Don't let the need for props scare you. You don't need to go out and buy things labeled "Official Yoga Prop" or have anything special. You can do this practice with two couch throw pillows in replace of a bolster, or even a couple of folded blankets, and other various pillows, blankets and cushions you have around your house. A scented eye bag is LOVELY, but I used a (clean) fuzzy sock tonight because it was nearby. It's worth the time to grab a few blankets and fold them up or figure out ways to re-purpose something you already have. Trust me.
THIS is a true Kripalu yoga class. Kripalu RESTORATIVE yoga, at that. The benefits of restorative yoga are outrageous and man, it feels GOOD.
It sort of reminds me of how I feel about berries - the fact that they are healthy is almost too good to be true, because they are so damn delicious, and anything that delicious can't possible be good for you, too. (I also feel this way about avocados, pomegranates and salmon.) Restorative yoga is as delicious as the richest chocolate cake, with NONE of the guilt. =)
As much as I tried to really experience this practice as a PRACTITIONER, and not a yoga TEACHER, the part of me that is always eager to soak up more techniques from all of the amazing yoga teachers in the universe was still present. And these are the things the yoga TEACHER in me noticed:
- There was a pretty vigorous joint warm-up. It was very thorough, including the ankles and the wrists, knees, hips, shoulders, neck and the six motions of the spine.
- Sudha took her time demonstrating the set-up, entry, hold, release, and breath cues for each posture, having clearly asked the class to WATCH the first time through and not try to start setting up (which is the natural impulse) and then went though it a second time with the students actually setting up and taking the posture.

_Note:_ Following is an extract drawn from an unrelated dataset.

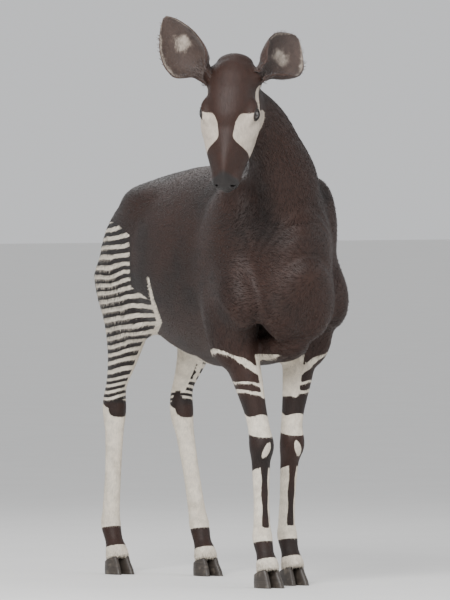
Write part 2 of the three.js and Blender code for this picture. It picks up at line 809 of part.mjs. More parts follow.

- She gave students ample opportunity to adjust to honor their bodies, even long into the holds.
- The transitions were as mindfully and clearly cued as the postures themselves.
I couldn't believe how much tension and stress I was holding on to that I didn't even know was there. It was intense. It reminded me somewhat of my very first experience with restorative yoga in southern California with a teacher named LB Iddings. Bliss.
So that's TWO bonus yoga practices in nine days, which means that this challenge is REALLY working to give my practice a boost. Wow. In nine days I've practiced eight times!